The Method of Simulated Moments (McFadden, 1989), or MSM, is a variant of the Generalized Method of Moments (GMM). Rather than computation, however, it uses simulation in the moment conditions. This is especially useful when the likelihood is computationally intractable, for instance in models with missing, incomplete, or noisy data, or those with complicated dynamic formulations. The general idea is to match properties of observed data to those of data simulated under known conditions. The model is estimated by varying simulation parameters until the difference between selected moments of the empirical and the simulated sample is minimal.

Consider a set of moment conditions of the usual form \[\mathbb{E}\left[m(\mathbf{x}, \theta \,|\, \mathbf{x})\right] = 0,\] where $\mathbf{x}$ is our data and $\theta$ a generic vector of parameters to be estimated. In MSM, we don't bother with a closed-form expression for the conditional expectation (which is handy if there is none), but instead construct an unbiased simulator for the assumed data generating process, such that\[\mathbb{E}\left[\hat{m}(\mathbf{x}, \mathbf{u}_R, \theta)\right] = m(\mathbf{x}, \theta \,|\, \mathbf{x}),\] where $\hat{m}(\mathbf{x}, \mathbf{u}_R, \theta)$ denotes our simulator, calculated from $\mathbf{u}_R$, which is a length-$R$ vector of i.i.d. draws from the distribution under consideration. Let $\mathbf{m}_S$ be our vector of simulated moments such derived and $\mathbf{m}_x$ the vector of corresponding moments from the data. Our MSM-estimator is simply \[\hat{\theta}_{MSM} = \underset{\theta}{\arg\min}\;(\mathbf{m}_S - \mathbf{m}_x)'\mathbf{W}(\mathbf{m}_S - \mathbf{m}_x),\] with $\mathbf{W}$ the usual GMM weight matrix. Under pretty general conditions, $\hat{\theta}_{MSM}$ is consistent and asymptotically normal (McFadden & Ruud, 1994), though precise expressions for its variance can be cumbersome.

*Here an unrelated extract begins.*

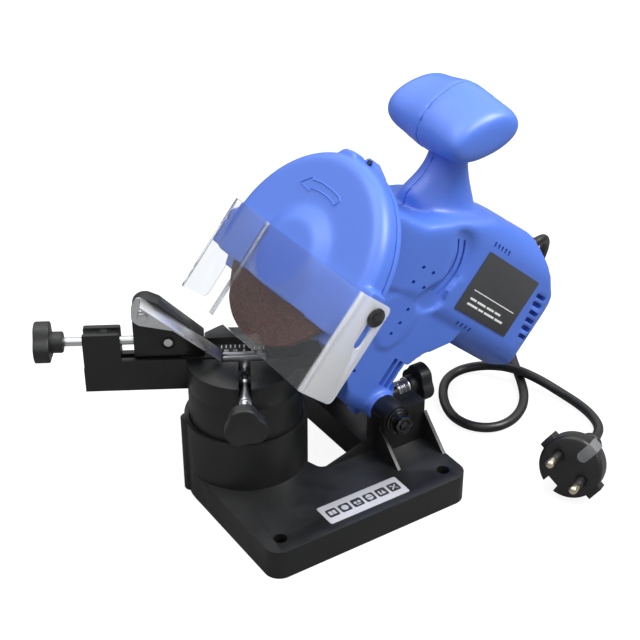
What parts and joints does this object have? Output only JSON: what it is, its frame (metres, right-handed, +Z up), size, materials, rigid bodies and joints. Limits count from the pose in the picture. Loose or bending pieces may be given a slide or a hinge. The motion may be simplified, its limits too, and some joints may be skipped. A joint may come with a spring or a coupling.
{
  "type": "electric chainsaw sharpener",
  "caption": "Bench-mounted electric chain sharpener: black base and turning chain vise, blue tilting grinding head with guarded wheel, clear visor, T grip, mains cord and plug",
  "frame": {"origin": "midway between the two bench bolt holes, on the bottom face of the base", "axes": "+X along the two bolt holes towards the motor side, +Y to the back, +Z up"},
  "size_m": [0.3366, 0.208, 0.2147],
  "materials": {
    "black_cast": "satin, moulded",
    "black_plastic": "satin",
    "blue_plastic": "satin",
    "zinc": "zinc plated",
    "steel": "machined",
    "dark_steel": "laminated",
    "copper": "bare",
    "clear": "clear sheet",
    "abrasive": "gritty, resin bonded",
    "sticker": "silver film",
    "label": "dark film",
    "rubber": "smooth"
  },
  "bodies": {
    "base": {"base_casting": "black_cast", "icon_plate": "sticker", "depth_spring": "zinc", "hinge_bolt": "dark_steel", "hinge_nut": "dark_steel", "hinge_collar": "dark_steel", "hinge_washers": "dark_steel", "pivot_bolt": "zinc", "pivot_washer": "zinc", "pivot_nut": "zinc", "cord": "rubber", "plug_body": "rubber", "plug_pins": "zinc"},
    "head": {"housing_near": "blue_plastic", "housing_far": "blue_plastic", "housing_screws": "dark_steel", "label_plate": "label", "hinge_bushes": "copper", "guard_cover": "blue_plastic", "guard_back": "blue_plastic", "guard_screw": "dark_steel", "visor_screws": "dark_steel", "spindle_bearing_front": "steel", "spindle_bearing_rear": "steel", "motor_bearing_front": "steel", "motor_bearing_rear": "steel", "stator": "dark_steel", "carbon_brushes": "label", "switch_body": "black_plastic", "cord_gland": "rubber"},
    "visor": {"visor": "clear"},
    "spindle_set": {"grinding_wheel": "abrasive", "wheel_bush": "steel", "inner_flange": "steel", "outer_flange": "steel", "wheel_nut": "steel", "spindle": "steel", "drive_gear": "steel"},
    "rotor": {"armature": "dark_steel", "commutator": "copper", "cooling_fan": "black_plastic"},
    "rocker": {"switch_rocker": "black_plastic"},
    "vise": {"turret_barrel": "black_cast", "vise_body": "black_cast", "angle_scale": "sticker", "fixed_rail": "zinc", "clamp_nut": "dark_steel", "advance_nut": "zinc"},
    "jaw": {"moving_rail": "zinc"},
    "clamp": {"clamp_screw": "zinc", "clamp_knob": "black_plastic"},
    "carrier": {"stop_carrier": "black_cast", "carrier_screw": "zinc", "pawl_pivot": "zinc"},
    "advance": {"advance_screw": "zinc", "advance_knob": "black_plastic"},
    "pawl": {"stop_pawl": "zinc"},
    "depth_turn": {"depth_screw": "zinc", "depth_knob": "black_plastic"},
    "depth_slide": {"depth_washer": "zinc"}
  },
  "joints": [
    {"name": "head_tilt", "type": "hinge", "parent": "base", "child": "head", "pos_m": [0.041, 0.0747, 0.042], "axis": [0, 1, 0], "range_deg": [-1.8, 0]},
    {"name": "wheel_spin", "type": "hinge", "parent": "head", "child": "spindle_set", "pos_m": [0.0063, 0.0747, 0.13443], "axis": [0.766, 0, -0.6428], "continuous": true},
    {"name": "rotor_spin", "type": "hinge", "parent": "head", "child": "rotor", "pos_m": [0.10999, 0.0747, 0.09311], "axis": [0.766, 0, -0.6428], "continuous": true},
    {"name": "visor_slide", "type": "slide", "parent": "head", "child": "visor", "axis": [0.6428, 0, 0.766], "range_m": [0, 0.017]},
    {"name": "switch_rock", "type": "hinge", "parent": "head", "child": "rocker", "pos_m": [0.1524, 0.1037, 0.08298], "axis": [0.6428, 0, 0.766], "range_deg": [-8, 0]},
    {"name": "vise_turn", "type": "hinge", "parent": "base", "child": "vise", "pos_m": [-0.0305, 0.0747, 0.0223], "axis": [0, 0, 1], "range_deg": [-5, 65]},
    {"name": "jaw_slide", "type": "slide", "parent": "vise", "child": "jaw", "axis": [0.5, 0.866, 0], "range_m": [-0.0004, 0.001]},
    {"name": "clamp_turn", "type": "hinge", "parent": "jaw", "child": "clamp", "pos_m": [-0.0555, 0.0314, 0.0775], "axis": [0.5, 0.866, 0], "range_deg": [-185, 455]},
    {"name": "carrier_slide", "type": "slide", "parent": "vise", "child": "carrier", "axis": [0.866, -0.5, 0], "range_m": [-0.007, 0.008]},
    {"name": "advance_turn", "type": "hinge", "parent": "carrier", "child": "advance", "pos_m": [-0.12206, 0.13611, 0.0928], "axis": [0.866, -0.5, 0], "range_deg": [-3155, 3605]},
    {"name": "pawl_tilt", "type": "hinge", "parent": "carrier", "child": "pawl", "pos_m": [-0.07644, 0.10434, 0.111], "axis": [-0.5, -0.866, 0], "range_deg": [0, 10]},
    {"name": "depth_slide", "type": "slide", "parent": "base", "child": "depth_slide", "axis": [1, 0, 0], "range_m": [0, 0.003]},
    {"name": "depth_turn", "type": "hinge", "parent": "depth_slide", "child": "depth_turn", "pos_m": [0.085, 0.065, 0.031], "axis": [1, 0, 0], "range_deg": [-5, 1355]}
  ],
  "couplings": [
    {"joint": "rotor_spin", "follows": "wheel_spin", "ratio": -1.9167},
    {"joint": "clamp_turn", "follows": "jaw_slide", "rad_per_m": 7854},
    {"joint": "advance_turn", "follows": "carrier_slide", "rad_per_m": 7854},
    {"joint": "depth_turn", "follows": "depth_slide", "rad_per_m": 7854}
  ]
}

Estimation in the presence of endogeneity

Wie consider a classical endogenity problem posed in Carrasco (2012): The parameter $\delta = 0.1$ is to be estimated from \[ y_i = \delta \, W_i + \epsilon_i\] with \[W_i = e^{-x_i^2} + v_i\;, \quad (\epsilon_i, v_i) \sim \mathcal{N}(0, \Sigma)\;, \quad\Sigma = \begin{pmatrix}1 & 0.5\\ 0.5 & 1\\ \end{pmatrix}\;, \quad x \sim \mathcal{N}(0,1).\] As we can see, hidden in this data generating process is a non-trivial correlation between the explanatory variable and the error term, which means least squares won't work. If we see only the data though and don't account for endogeneity, we are in for a large bias. A more traditional way to treat this (in the case of tractable likelihood) would be with instrumental variables. We compare this approach with MSM, testing four different estimators:

  1. Naive Ordinary least squares [OLS] for benchmarking,
  2. GMM with instruments $\left(x_i, x_i^2, x_i^3\right)$ (Chaussé, 2010) [GMM],
  3. MSM with $R = 100$ [MSM1], and
  4. MSM with $R = 10\,000$ [MSM2].

For our demonstration we create 1000 independent samples of size $n = 400$, each drawn from a superpopulation created by the model above. The graph below summarises our estimates from each sample.

As suspected, the naive OLS is way off; the other estimators appear consistent. GMM with instruments and the MSM estimator with small $R$ are roughly equally efficient, but the latter shows some erratic behavior. However, if we increase the simulator's strength to $R = 10\,000$ (rightmost column), we estimate more efficiently than with GMM as well as avoiding bias. In fact, the standard error of the strong MSM estimator is only half that of the instrument method (0.09 vs. 0.19), though of course we did not try at all to pick optimal instruments - the point being precisely that we can avoid such hassle with a good simulator.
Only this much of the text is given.